Personal information
- Born: March 11, 1962 (age 63) Osvaldo Cruz, São Paulo, Brazil
- Listed height: 174 cm (5 ft 9 in)
- Listed weight: 60 kg (132 lb)
- Women's Basketball Hall of Fame
- FIBA Hall of Fame

= Maria Paula Silva =

Brazilian basketball player

Maria Paula Gonçalves da Silva (born March 11, 1962, in Osvaldo Cruz, São Paulo), nicknamed "Magic Paula", is a retired Brazilian women's basketball player. She is considered one of the greatest players in her country, along with Hortência Marcari and Janeth Arcain. For Brazil women's national basketball team, Paula is the second biggest scorer, with 723 points (behind Hortência) and holds the record for caps with 45 games, being in two Olympic Games and six World Championships.
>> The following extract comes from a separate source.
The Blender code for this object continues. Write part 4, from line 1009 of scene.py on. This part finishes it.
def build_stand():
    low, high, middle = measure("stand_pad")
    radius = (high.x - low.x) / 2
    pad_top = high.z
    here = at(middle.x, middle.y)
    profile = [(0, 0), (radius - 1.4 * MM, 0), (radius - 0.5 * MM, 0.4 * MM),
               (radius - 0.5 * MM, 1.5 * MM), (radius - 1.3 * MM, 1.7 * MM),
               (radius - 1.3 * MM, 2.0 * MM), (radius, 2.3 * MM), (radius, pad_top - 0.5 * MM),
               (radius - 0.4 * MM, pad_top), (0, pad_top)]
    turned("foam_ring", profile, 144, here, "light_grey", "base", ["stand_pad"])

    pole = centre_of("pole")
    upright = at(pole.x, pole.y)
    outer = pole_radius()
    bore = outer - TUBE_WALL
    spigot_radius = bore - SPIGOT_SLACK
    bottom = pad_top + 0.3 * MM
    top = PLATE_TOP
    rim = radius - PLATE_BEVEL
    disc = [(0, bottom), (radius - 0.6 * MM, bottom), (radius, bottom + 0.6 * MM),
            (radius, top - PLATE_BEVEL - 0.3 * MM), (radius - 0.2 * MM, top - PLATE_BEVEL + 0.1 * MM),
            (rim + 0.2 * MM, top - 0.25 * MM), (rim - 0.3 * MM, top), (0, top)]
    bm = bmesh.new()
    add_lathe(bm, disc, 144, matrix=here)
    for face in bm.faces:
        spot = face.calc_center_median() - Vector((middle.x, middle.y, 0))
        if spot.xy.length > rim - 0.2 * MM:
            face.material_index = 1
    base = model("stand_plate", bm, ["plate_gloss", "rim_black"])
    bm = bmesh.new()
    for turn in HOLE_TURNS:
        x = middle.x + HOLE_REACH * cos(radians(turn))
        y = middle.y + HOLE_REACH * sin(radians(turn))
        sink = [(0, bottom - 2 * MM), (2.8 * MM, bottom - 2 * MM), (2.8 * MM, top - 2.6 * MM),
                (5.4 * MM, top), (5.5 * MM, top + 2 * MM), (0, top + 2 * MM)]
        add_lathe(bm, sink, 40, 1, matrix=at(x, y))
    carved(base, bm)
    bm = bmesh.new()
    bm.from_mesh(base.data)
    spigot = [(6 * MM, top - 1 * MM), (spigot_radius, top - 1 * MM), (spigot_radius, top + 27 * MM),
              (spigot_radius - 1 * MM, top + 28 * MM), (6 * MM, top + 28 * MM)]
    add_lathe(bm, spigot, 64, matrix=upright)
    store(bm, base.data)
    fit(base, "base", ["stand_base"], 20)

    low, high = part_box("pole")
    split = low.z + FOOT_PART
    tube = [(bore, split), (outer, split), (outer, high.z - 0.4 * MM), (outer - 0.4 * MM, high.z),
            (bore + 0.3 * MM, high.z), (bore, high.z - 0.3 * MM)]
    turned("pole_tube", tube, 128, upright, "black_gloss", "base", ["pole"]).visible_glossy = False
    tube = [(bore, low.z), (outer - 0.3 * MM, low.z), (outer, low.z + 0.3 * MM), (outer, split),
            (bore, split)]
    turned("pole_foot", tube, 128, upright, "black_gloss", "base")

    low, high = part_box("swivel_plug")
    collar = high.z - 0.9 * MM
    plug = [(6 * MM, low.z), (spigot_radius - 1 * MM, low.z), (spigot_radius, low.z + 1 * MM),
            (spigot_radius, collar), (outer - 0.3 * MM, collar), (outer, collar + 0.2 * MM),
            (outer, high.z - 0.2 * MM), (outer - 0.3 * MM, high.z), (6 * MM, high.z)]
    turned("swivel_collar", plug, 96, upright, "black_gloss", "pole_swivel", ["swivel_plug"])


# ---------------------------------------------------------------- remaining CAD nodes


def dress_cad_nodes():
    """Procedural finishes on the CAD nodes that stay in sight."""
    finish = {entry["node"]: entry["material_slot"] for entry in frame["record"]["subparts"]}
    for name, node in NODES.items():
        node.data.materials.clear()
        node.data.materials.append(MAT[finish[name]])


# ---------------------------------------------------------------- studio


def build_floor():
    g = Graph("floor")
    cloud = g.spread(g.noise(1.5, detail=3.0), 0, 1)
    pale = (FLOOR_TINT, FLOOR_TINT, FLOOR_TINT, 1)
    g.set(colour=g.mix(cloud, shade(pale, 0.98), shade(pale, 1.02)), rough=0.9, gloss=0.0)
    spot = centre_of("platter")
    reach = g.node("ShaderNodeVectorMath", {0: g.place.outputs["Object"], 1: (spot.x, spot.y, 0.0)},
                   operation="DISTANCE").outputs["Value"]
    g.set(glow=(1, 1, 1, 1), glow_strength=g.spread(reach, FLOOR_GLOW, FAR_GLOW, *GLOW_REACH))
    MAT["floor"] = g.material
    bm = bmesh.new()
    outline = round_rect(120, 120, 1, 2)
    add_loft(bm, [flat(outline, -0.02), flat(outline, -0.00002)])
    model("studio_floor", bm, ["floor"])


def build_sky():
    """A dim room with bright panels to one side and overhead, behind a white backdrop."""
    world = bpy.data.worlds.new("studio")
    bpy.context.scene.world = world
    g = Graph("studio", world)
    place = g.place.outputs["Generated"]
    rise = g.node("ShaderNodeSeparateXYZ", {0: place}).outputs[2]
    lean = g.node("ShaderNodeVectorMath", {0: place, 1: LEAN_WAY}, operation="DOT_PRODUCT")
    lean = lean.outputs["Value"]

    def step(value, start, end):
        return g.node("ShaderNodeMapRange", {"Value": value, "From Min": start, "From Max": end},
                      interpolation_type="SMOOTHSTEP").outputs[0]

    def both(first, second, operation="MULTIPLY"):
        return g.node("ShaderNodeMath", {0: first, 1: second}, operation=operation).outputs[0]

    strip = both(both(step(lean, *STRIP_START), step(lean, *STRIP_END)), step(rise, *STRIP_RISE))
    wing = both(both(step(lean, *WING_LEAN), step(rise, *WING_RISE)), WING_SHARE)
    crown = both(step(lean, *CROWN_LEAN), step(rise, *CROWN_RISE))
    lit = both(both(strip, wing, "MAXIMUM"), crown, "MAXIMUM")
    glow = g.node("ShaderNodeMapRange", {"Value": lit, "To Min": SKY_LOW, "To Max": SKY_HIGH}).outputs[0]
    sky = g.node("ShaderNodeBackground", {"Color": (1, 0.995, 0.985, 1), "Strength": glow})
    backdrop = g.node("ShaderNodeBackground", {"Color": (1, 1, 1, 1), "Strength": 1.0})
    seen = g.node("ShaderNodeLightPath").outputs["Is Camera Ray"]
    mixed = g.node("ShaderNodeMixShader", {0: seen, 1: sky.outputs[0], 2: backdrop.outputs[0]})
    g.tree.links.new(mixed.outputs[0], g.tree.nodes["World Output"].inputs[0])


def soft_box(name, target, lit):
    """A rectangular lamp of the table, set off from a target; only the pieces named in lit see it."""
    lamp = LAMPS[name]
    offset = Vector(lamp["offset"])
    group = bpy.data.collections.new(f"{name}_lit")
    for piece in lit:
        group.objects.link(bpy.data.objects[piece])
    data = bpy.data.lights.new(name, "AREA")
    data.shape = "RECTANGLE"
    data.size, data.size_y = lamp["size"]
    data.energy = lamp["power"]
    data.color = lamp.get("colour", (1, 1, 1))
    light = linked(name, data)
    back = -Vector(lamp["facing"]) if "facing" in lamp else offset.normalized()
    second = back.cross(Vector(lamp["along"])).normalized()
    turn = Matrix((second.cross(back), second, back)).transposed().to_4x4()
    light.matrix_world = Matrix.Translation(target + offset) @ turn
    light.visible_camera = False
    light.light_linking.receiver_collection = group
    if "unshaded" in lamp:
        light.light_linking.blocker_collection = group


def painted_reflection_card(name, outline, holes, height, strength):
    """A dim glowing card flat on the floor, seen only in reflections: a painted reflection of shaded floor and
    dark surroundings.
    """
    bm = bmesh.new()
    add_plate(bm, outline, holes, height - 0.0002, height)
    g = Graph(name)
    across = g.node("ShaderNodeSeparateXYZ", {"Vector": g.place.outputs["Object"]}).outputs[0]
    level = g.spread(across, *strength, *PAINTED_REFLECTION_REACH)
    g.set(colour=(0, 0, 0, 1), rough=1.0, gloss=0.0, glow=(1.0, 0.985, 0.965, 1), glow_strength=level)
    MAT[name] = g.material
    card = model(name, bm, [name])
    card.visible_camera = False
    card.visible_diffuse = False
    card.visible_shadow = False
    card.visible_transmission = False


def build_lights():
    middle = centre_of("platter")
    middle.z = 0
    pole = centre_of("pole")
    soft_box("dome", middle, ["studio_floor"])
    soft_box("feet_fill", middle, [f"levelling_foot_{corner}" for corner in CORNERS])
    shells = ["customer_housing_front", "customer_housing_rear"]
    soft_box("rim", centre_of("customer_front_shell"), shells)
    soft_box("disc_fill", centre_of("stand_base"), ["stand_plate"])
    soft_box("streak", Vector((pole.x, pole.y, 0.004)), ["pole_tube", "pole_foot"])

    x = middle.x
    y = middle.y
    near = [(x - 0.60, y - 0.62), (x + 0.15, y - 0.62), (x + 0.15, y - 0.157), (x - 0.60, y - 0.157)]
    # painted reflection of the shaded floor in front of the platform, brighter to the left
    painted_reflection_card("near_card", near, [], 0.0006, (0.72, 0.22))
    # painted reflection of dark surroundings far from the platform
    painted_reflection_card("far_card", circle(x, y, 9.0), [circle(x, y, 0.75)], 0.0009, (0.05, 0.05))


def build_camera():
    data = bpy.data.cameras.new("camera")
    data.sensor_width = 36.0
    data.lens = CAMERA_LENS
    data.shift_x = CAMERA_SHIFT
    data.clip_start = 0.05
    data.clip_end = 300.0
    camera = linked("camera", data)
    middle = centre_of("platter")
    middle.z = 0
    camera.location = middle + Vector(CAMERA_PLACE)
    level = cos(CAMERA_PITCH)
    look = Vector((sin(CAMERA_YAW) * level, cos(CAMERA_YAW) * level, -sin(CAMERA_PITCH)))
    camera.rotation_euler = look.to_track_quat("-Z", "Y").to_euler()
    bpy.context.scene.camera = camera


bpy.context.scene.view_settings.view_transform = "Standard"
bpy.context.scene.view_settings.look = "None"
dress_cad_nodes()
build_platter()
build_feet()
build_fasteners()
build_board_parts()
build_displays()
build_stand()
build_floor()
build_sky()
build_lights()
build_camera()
Paula became a member of the Women's Basketball Hall of Fame in 2006 and of the FIBA Hall of Fame in 2013.

==Career==
Paula begun playing basketball at the age of ten, and in 1974, was invited to join Assis Tênis Clube. One year and a half later, the team folded and Paula went to Jundiaí to play for Colégio Divino Salvador, and a few months later, was drafted for the first time by the national team despite being only fourteen. In 1988, Paula went to play in Spain, but an injured knee and difficulties of adaptation brought her back to Brazil in 1991.

In 1979, she helped her team to a fourth place at the Pan American Games, held in Puerto Rico. During the 1983 World Championship hosted by Brazil, reporter Juarez Araújo compared Paula's play to Magic Johnson, leading to her long-lasting nickname of "Magic Paula". That same year, Paula and the national team improved their previous Pan American performance by winning a bronze medal at the Venezuela games, and, in 1987, went yet one more step further by winning a silver medal at the 1987 Indianapolis Pan Americans. In 1991, Paula and the Brazilian women's national basketball team won the gold medal at that year's Pan American tournament, held in Cuba, being the player which most impressed Cuban president Fidel Castro.

In 1992, Paula helped her team qualify for the Olympic Games for the first time. Brazil finished in seventh place at the Barcelona Olympics.

In 1993, Paula went to Associação Atlética Ponte Preta, where she played along with Hortência and won the World Championship for clubs. After discussions with Hortência, Paula returned to Piracicaba.

In 1994, Paula won the women's world basketball championship in Australia, making Brazil the only country other than the Soviet Union or the United States to win the title (Australia became the fourth in 2006), and was named the most valuable player of that tournament. In 1996, she won a silver medal at the Atlanta Olympics, and retired from the national team after winning the 1997 FIBA Americas Championship for Women. She still played for clubs before retiring in 2000.

After retirement, Paula became an entrepreneur, director of the Centro Olímpico do Ibirapuera, and worked for a while in the Brazilian Ministry of Sports. She also commentated the basketball tournaments of the 2011 Pan American Games and 2012 Summer Olympics for Rede Record, the NBA playoffs and All-Star Game for Space in 2014 and 2015, and the 2016 Summer Olympics for ESPN Brasil.